No it is not an oversize soccer ball; it is not a wooden ball use in the game of datlawakor a game similar to football played at the fag end of the celebration of Behdieñkhlam festival, it is a stone about thrice the size of a football and it was used in the traditional sports played by the earlier generation of the Pnars to compete among themselves.
Apart from the common game of archery known as ia-siat thong, earlier the Pnars also use to have many more games that they played to entertain themselves at their leisure time. Noh sakyriat (seesawing), dat rangdoos (a game similar to cricket using a long stick as a bat and a small stick instead of a ball with no opposing team), iadat moopoin (a game in which the goal for a team is to try putting flats stones on top of each other till the last one; while the opposing team using a ball or any soft object try to hit the opponents preventing them from being able to completely put the flat stones on the top of each other, the player who was hit has stay out of the game.), ialeh seitjain (a game similar to hop skip and jump), pdiah myrlot (playing marbles), e- iapuh syiar (cockfighting), e-iadaw masi (bull fighting), siat sim, eiñ-sim eiñ-lakynjot (bird catching and bird trapping), beh doh (hunting), ieñ doh (trapping animals) iapuh syiar pyllah (boys imitating cock fighting each other standing on one leg and holding the other leg up with one of their hand), beh kynjun (community fish catching using a huge basket as a trap), kher dakha (cathing fish in the big river by using nets), ieñ-khnam (catching one type of fish -dathli by using a basket trap), khwe dakha (fishing), ia beh ke (children chasing each other using a pole in the middle as a goal to rest), ia hai (a game which is pnars own version of Kabbaddi), rieh ku-ku (play hide and seek), chong sapdoi (play swing), khreh khon kchu (play acting), ia sleit (wrestling), ia-panang lapakhot (throwing boomerang) and kyntiñ mookhrah (a competition to lift and throw the stone as far as one can). In the War Jaintia area of Amlarem sub division, they have a special game called iah-kui thneng (a competition in which men compete each other to climb a bamboo with all its branches cut clean and the top of the bamboo was filled to the brim with mustard oil which spills as the bamboo move and make it slippery).

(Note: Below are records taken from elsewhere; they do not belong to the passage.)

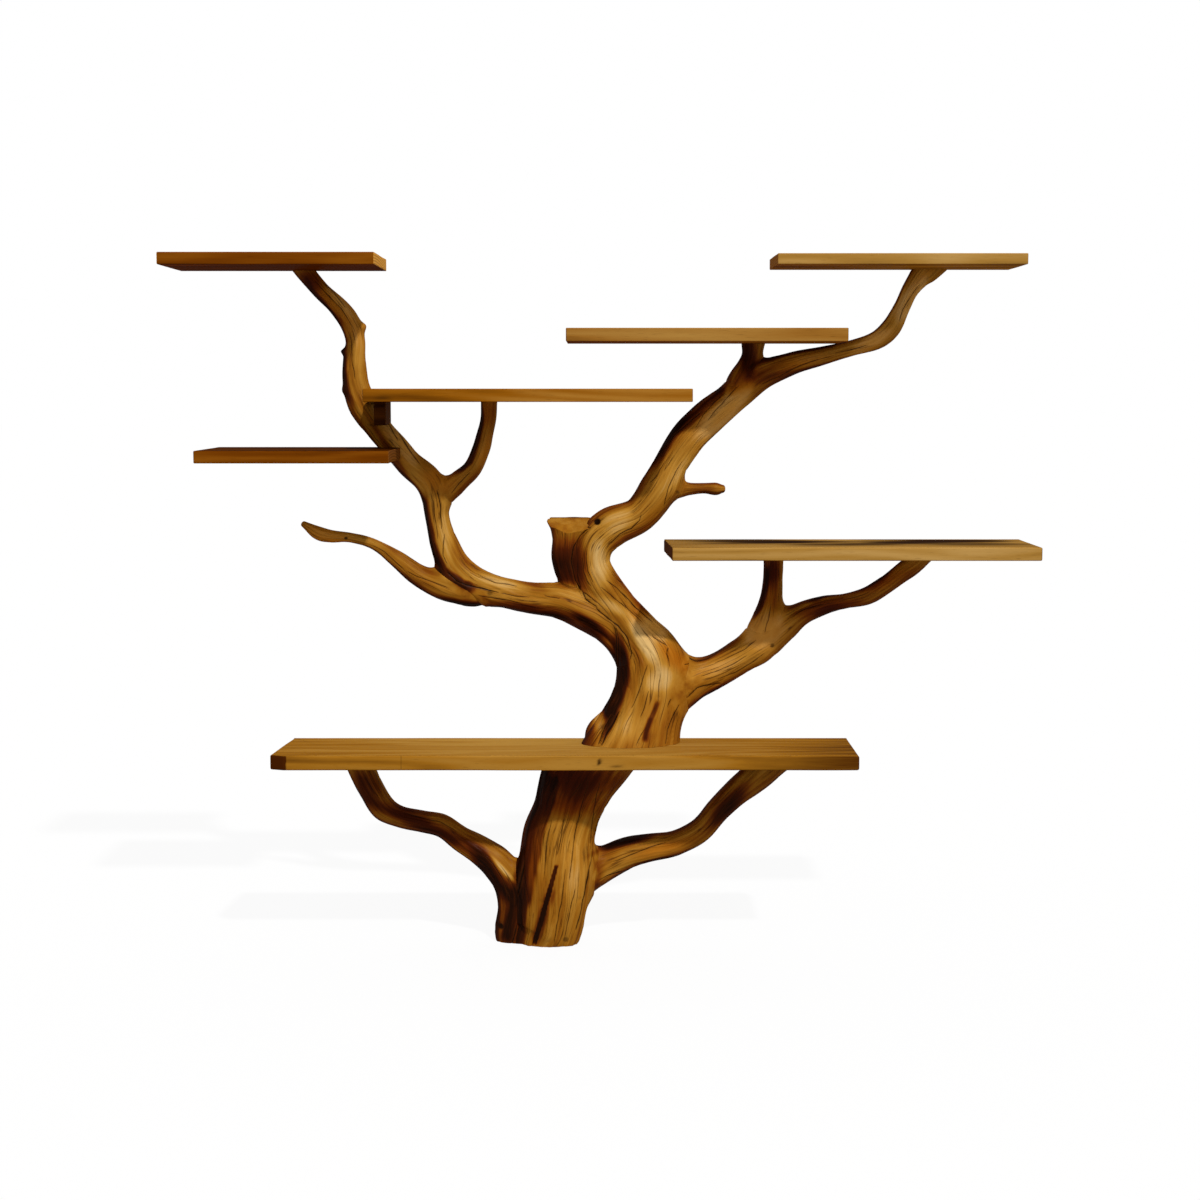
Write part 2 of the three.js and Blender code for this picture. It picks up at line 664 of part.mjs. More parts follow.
/** The dowels where a limb comes out of the side of another, large ones in the heavy limbs. */
function addOutgrowthDowels(group) {
  [
    ['dowel_right_limb', ['trunk_upper', 'right_limb'], rightLimbLine, stemLine],
    ['dowel_brace_right', ['trunk_base', 'brace_right'], rightBraceLine, trunkBaseLine],
  ].forEach(([name, joins, line, parentLine]) => {
    addOutgrowthDowel(group, name, joins, line, parentLine, jointDowelDiameter, jointDowelLength);
  });
  [
    ['dowel_dead_branch', ['left_limb_lower', 'dead_branch'], deadBranchLine, leftLine],
    ['dowel_prop_right', ['right_limb', 'prop_right'], rightPropLine, rightLimbLine],
    ['dowel_prop_middle', ['left_limb_lower', 'prop_middle_left'], middlePropLine, leftLine],
  ].forEach(([name, joins, line, parentLine]) => {
    addOutgrowthDowel(group, name, joins, line, parentLine, smallDowelDiameter, smallDowelLength);
  });
}

/** The upright dowels between the limbs' ends and the planks on them. */
function addSeatDowels(group) {
  [
    ['dowel_shelf_upper_left', 'left_limb_upper', leftLine, upperLeft],
    ['dowel_shelf_middle_left', 'prop_middle_left', middlePropLine, middleLeft],
    ['dowel_shelf_upper_right', 'crown_limb', stemLine, upperRight],
    ['dowel_shelf_right_limb', 'right_limb', rightLimbLine, right],
    ['dowel_shelf_right_prop', 'prop_right', rightPropLine, right],
    ['dowel_shelf_bottom_left', 'brace_left', leftBraceLine, bottom],
    ['dowel_shelf_bottom_right', 'brace_right', rightBraceLine, bottom],
  ].forEach(([name, limb, line, plank]) => addSeatDowel(group, name, limb, line, plank));
}

function addDowels(group) {
  addTrunkRods(group);
  addLengthDowels(group);
  addOutgrowthDowels(group);
  addSeatDowels(group);
  addBraceDowel(group);
  addSideDowel(group);
  addThroughDowel(group);
  addCleatDowel(group);
}

// Hangers

const keyholeReach = keyholeHead / 2 + keyholeTravel + keyholeSlot / 2;
const plateHeight = keyholeReach + 2 * plateRim;
const plateLength = screwSpacing + 2 * plateEnd;

/** A countersunk screw that points away from the wall, its head at the origin. */
function screwSolid(grown = 0) {
  const headRadius = screwHead / 2 + grown;
  const shankRadius = screwShank / 2 + grown;
  const profile = [
    new THREE.Vector2(0, -screwLength - grown),
    new THREE.Vector2(shankRadius, screwTip - screwLength - grown),
    new THREE.Vector2(shankRadius, -plateThickness),
    new THREE.Vector2(headRadius, 0),
    new THREE.Vector2(0, 0),
  ];
  return solidOf(new THREE.LatheGeometry(profile, screwSides));
}

/** Moves a copy of a solid. */
function movedTo(solid, x, y, z) {
  return solidOf(geometryOf(solid).translate(x, y, z));
}

/** The keyhole: a round hole for a screw's head and a slot above it for its neck. */
function keyholePath() {
  const headRadius = keyholeHead / 2;
  const slotRadius = keyholeSlot / 2;
  const headHeight = plateRim + headRadius - plateHeight / 2;
  const meet = Math.acos(slotRadius / headRadius);
  const path = new THREE.Path();
  path.absarc(keyholeAside, headHeight, headRadius, meet, Math.PI - meet, true);
  path.absarc(keyholeAside, headHeight + keyholeTravel, slotRadius, Math.PI, 0, true);
  return path;
}

/** A keyhole plate with its back at the origin, countersunk for its two screws. */
function plateSolid() {
  const outline = new THREE.Shape();
  outline.moveTo(-plateLength / 2, -plateHeight / 2);
  outline.lineTo(plateLength / 2, -plateHeight / 2);
  outline.lineTo(plateLength / 2, plateHeight / 2);
  outline.lineTo(-plateLength / 2, plateHeight / 2);
  outline.holes.push(keyholePath());
  const sheet = { depth: plateThickness, bevelEnabled: false, curveSegments: keyholeFacets };
  const geometry = new THREE.ExtrudeGeometry(outline, sheet);
  geometry.rotateX(Math.PI / 2);
  const hole = screwSolid(seatGap);
  return solidOf(geometry)
    .subtract(movedTo(hole, -screwSpacing / 2, 0, 0))
    .subtract(movedTo(hole, screwSpacing / 2, 0, 0));
}

/** The recess for a plate, with a deeper pocket behind its keyhole. */
function plateRecess(across, height) {
  const halfLength = plateLength / 2 + seatGap;
  const halfHeight = plateHeight / 2 + seatGap;
  const recess = boxBetween(
    new THREE.Vector3(across - halfLength, -plateThickness - seatGap, height - halfHeight),
    new THREE.Vector3(across + halfLength, overrun, height + halfHeight),
  );
  const keyMiddle = across + keyholeAside;
  const pocket = boxBetween(
    new THREE.Vector3(keyMiddle - keyholeHead / 2, -keyPocketDepth, height - keyholeReach / 2),
    new THREE.Vector3(keyMiddle + keyholeHead / 2, overrun, height + keyholeReach / 2),
  );
  return recess.add(pocket);
}

function addHanger(group, name, carrier, across, height) {
  cutFrom(carrier, plateRecess(across, height));
  const hanger = new THREE.Group();
  hanger.position.set(across, 0, height);
  const plate = new THREE.Mesh(geometryOf(plateSolid()), zincSteel());
  plate.name = `hanger_${name}`;
  hanger.add(plate);
  const hole = screwSolid(seatGap);
  [['left', -screwSpacing / 2], ['right', screwSpacing / 2]].forEach(([hand, aside]) => {
    cutFrom(carrier, movedTo(hole, across + aside, 0, height));
    const screw = new THREE.Mesh(geometryOf(screwSolid()), zincSteel());
    screw.name = `screw_${name}_${hand}`;
    screw.position.x = aside;
    hanger.add(screw);
  });
  group.add(hanger);
}

/** Halfway along the free stretch of the middle left plank, from the prop's seat to the crown limb. */
function freeStretchMiddle() {
  const seat = stationAtHeight(middlePropLine, middleLeft.underside, 0, middlePropLine.tip);
  const crossing = stationAtHeight(stemLine, middleLeft.middle, crownStation, stemLine.tip);
  return (measureAt(middlePropLine, seat).middle.x + measureAt(stemLine, crossing).middle.x) / 2;
}

function addHangers(group) {
  const { middle } = measureAt(stemLine, trunkHangerStation);
  addHanger(group, 'trunk', 'trunk_upper', middle.x, middle.z);
  addHanger(group, 'upper_left', upperLeft.name, upperLeft.left + hangerInset, upperLeft.middle);
  addHanger(group, 'middle_left', middleLeft.name, freeStretchMiddle(), middleLeft.middle);
  addHanger(group, 'lower_left', lowerLeft.name, lowerLeft.left + hangerInset, lowerLeft.middle);
  addHanger(group, 'upper_centre', upperCentre.name, upperCentre.left + hangerInset, upperCentre.middle);
  addHanger(group, 'upper_right', upperRight.name, upperRight.left + hangerInset, upperRight.middle);
}

/** Adds a finished piece of wood, placed by the middle of its own box. */
function addWood(group, name, material) {
  const geometry = geometryOf(woods.get(name));
  geometry.computeBoundingBox();
  const middle = geometry.boundingBox.getCenter(new THREE.Vector3());
  geometry.translate(-middle.x, -middle.y, -middle.z);
  const mesh = new THREE.Mesh(geometry, material);
  mesh.name = name;
  mesh.position.copy(middle);
  group.add(mesh);
}

function makeBookshelf() {
  const tree = new THREE.Group();
  makeTree();
  addDowels(tree);
  addHangers(tree);
  const plankNames = planks.map((plank) => plank.name);
  [...woods.keys()].forEach((name) => {
    addWood(tree, name, plankNames.includes(name) ? planedWood() : limbWood());
  });
  const wallFace = measureAt(stemLine, wallFaceStation).middle.setY(0);
  tree.position.copy(wallFace).negate();
  return tree;
}

export default makeBookshelf();
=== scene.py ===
import math

import bpy
import numpy as np
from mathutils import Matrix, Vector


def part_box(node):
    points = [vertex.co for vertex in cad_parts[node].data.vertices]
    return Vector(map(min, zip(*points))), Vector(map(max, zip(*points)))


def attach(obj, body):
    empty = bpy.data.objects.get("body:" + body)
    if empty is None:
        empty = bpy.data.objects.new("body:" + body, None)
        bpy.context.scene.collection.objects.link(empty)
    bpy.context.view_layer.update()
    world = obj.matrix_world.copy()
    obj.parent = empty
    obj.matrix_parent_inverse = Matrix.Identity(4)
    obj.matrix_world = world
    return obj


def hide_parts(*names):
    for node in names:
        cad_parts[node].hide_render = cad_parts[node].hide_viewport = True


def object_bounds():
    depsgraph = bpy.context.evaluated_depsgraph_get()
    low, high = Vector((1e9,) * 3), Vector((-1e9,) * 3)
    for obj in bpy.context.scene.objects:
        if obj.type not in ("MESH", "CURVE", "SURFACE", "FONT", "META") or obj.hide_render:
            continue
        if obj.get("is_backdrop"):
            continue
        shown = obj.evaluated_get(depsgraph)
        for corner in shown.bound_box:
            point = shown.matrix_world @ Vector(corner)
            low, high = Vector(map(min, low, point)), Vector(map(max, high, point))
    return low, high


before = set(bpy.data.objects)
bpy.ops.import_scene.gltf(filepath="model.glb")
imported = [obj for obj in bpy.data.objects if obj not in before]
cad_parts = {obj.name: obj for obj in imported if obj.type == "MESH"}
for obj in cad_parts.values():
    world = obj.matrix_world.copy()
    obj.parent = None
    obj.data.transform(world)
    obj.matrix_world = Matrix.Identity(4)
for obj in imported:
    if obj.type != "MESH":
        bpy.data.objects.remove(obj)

cad_low, cad_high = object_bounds()

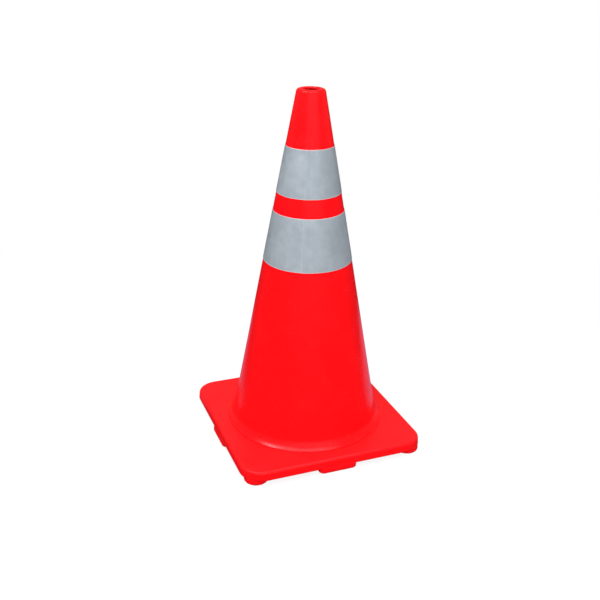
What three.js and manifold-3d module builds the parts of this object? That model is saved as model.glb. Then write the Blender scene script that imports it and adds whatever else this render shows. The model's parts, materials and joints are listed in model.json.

Noh sakyriat, iadat moo-poin, ialeh seit jain, pdiah myrlot, eiñ sim, eiñ lakynjot, iapuh syiar pyllah, ia beh ke, ia hai, rieh ku ku, chong sapdoi, khreh khon kchu are children’s games in which both boys and girls plays together, then dat rangdoos, e- iapuh syiar, e iadaw masi, siat sim-ieñ sim, ia-puh syiar, ia-panang lapakhot are boys games, e- iadaw masi, beh kynjun, khwe dakha, ieñ khnam, ia sleit, kyntin mookhrah, beh doh, ieñ doh, ia siat thong are men’s games.
Kyntiñ mookhrah which literarily means lifting and throwing the khrah stone; is not only a man’s game, but it is a game for the big and muscular members of the community. Unlike a modern day shot put the size of which one can hold with one hand, mookhrah is a huge stone with an approximate size of two or three soccer ball. The competition is to lift the huge and heavy and round stone (most of the time made of granite) over one’s shoulder and then throw it forward as far as one can possibly throw it, obviously the man who can throw the farthest away becomes the winner.
The mookhrah are always round in shape and some of the mookhrah are hand carved and some are round stones collected from the river beds. There are only few villages that still have these mookhrah although now no one can even lift it singlehandedly. In most of the villages where one can find mookhrah, the stone are left uncared and one fear lest the stones will disappear one day. One hopes that it is not too late for the department of Arts and Culture Government of Meghalaya to try and salvage this stone or they will be lost forever.